II c) Certes , La Fontaine emploie très souvent le registre satirique mais il l’utilise essentiellement comme un instrument au service d’un objectif pédagogique, celui d’enseigner aux hommes comment échapper aux dangers de leur condition. Ainsi , ce qui pouvait apparaître comme une forme de légéreté, aide à faire passer l’enseignement sans la lourdeur du sermon ou de l’essai. On peut le voir, par exemple, dans Perrette et le pot au lait ou Le Curé et le mort : le portrait des personnages , leur mésaventure plaisante et triste à la fois, aide à nous faire comprendre les dangers de l’imagination. Perrette perd son lait pour avoir trop rêvé à ce qu’elle en tirerait comme profit alors que le Curé perd la vie pour avoir voulu se servir, à des fins égoïstes , de celle de ses ouailles;  Au delà des différences de traitement du sujet ,  les deux rêveurs sont punis et la leçon est identique pour le lecteur : il ne faut pas parier sur l’avenir, toujours incertain.

Pour conclure, le fatras apparent des fables peut paraître , à première vue, un obstacle pour y déceler une vision du monde cohérente mais néanmoins, au terme de notre lecture du second livre des fables , nous avons le sentiment de percevoir l’unicité et la singularité d’une pensée :celle d’un poète qui a choisi de ne pas s’appesantir  sur la gravité du monde mais de voyager léger avec ces fables comparables à des fleurs des champs éparses qui forment un bouquet coloré . Il passe certes de sujet en sujet et il lui arrive même de se montrer quelque peu contradictoire mais il construit une vision du monde personnelle qui parvient, le plus souvent ,  à unifier les dissonances .

25. novembre 2019 · Commentaires fermés sur Le thème du mensonge dans Les Fables : dissertation .. · Catégories: Dissertations sur oeuvre, Première · Tags: ,

Vérité et mensonges dans les Fables .

Cette dissertation consiste à examiner la place des mensonges dans les Fables au programme cette année afin d’ en déterminer à la fois l’importance et la variété. La première étape du travail de la dissertation consiste donc à faire l’inventaire des différents mensonges rencontrés dans les récits; Ensuite, il convient de se demander quel rôle joue le mensonge, qui ment et quelles sont les conséquences des mensonges pour les forces en présence; On peut également classer les mensonges : on séparera, par exemple, les mensonges bénéfiques et ceux qui nuisent à autrui ou qui ont des conséquences graves .  Une fois ce travail effectué, on pourra commencer à réfléchir à une organisation qui deviendra un plan :  I Mensonge de la fiction: la fable est un mensonge au service des vérités  II Mensonges dans les fables: une arme redoutable  III Existe-t-il des mensonges positifs ? C’est une idée d’organisation mais ce n’est pas le seul plan possible … voyons d’abord notre stock de mensonges prêts à être utilisés comme illustrations dans une dissertation ….
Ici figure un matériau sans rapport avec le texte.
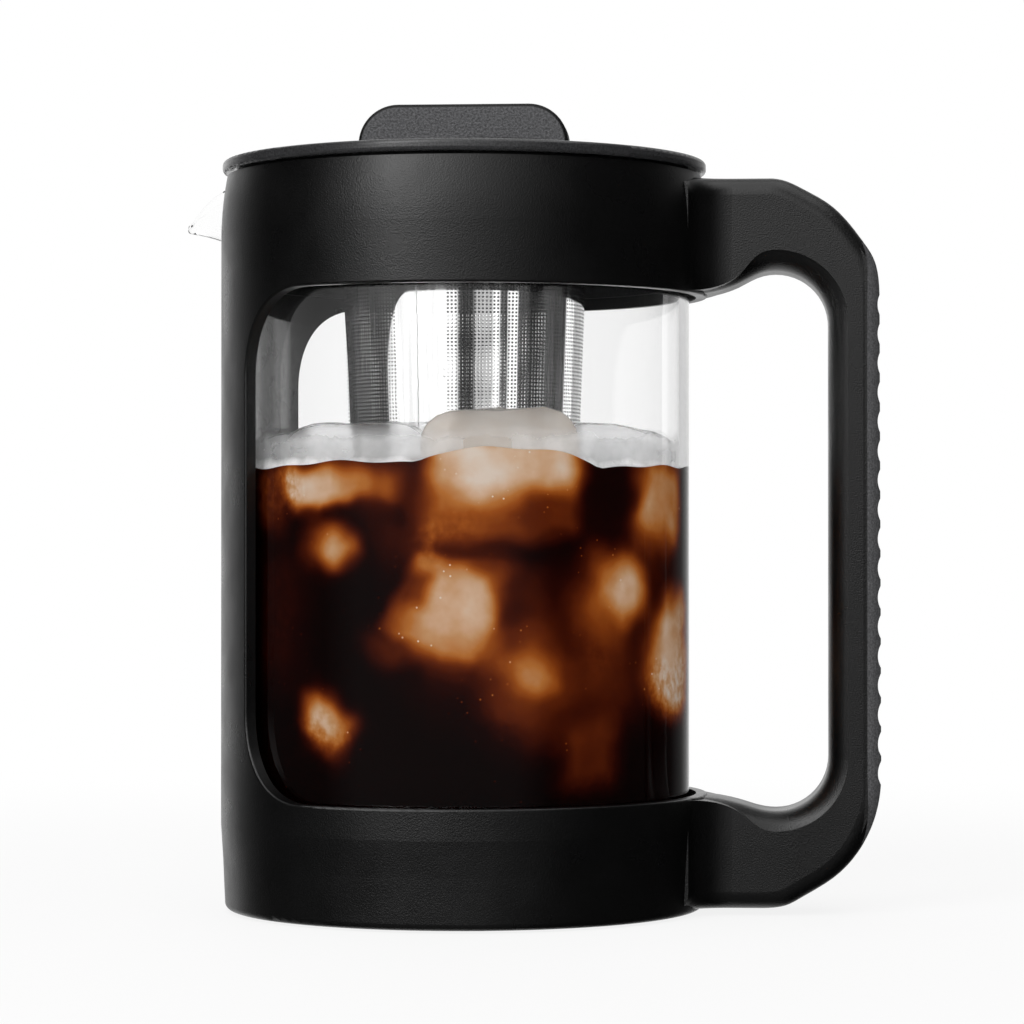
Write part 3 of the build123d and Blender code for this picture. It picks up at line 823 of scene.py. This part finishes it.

Vérité et mensonges dans les Fables

Liste des mensonges dans Les fables ( 19 fables soit une sur quatre environ comportent au moins  une référence explicite au mensonge ) 

Les Animaux ..: le renard ment en atténuant la gravité des actions du roi (flatterie du courtisan , mensonge pour plaire aux puissants )

La cour du lion : le renard ment en feignant ne plus avoir d’odorat, mensonge pour sauver sa vie, situation du courtisan habile qui est hypocrite sans trop en faire ( singe trop menteur ) : « ne soyez… ni parleur trop sincère »

Le chat la belette et le petit lapin : le chat appelé pour départager les deux animaux qui se battent pour la possession du terrier les croque ; il les attire à lui par un mensonge; il prétend être sourd pour qu’ils soient à portée de griffe ( mensonge pour nuire à autrui, le plus fort ment au plus faible pour le croquer, synonyme de ruse ?  )

Un animal dans la lune : le fabuliste y lance un débat philosophique ; l’homme doit -il se fier à se sens «  mes yeux ne me trompent jamais en me mentant toujours » ..réflexion sur le phénomène d’illusion optique

Le lion, le loup et le renard : le loup médit de l’absence du renard  à la cour ; ce dernier prétexte un pèlerinage ( souvent la religion sert de prétexte ) et ment en prétendant qu’une peau de loup est un remède à la vieillesse ; il a menti pour tuer son adversaire ; Mensonge à des fins politiques : légitime défense ?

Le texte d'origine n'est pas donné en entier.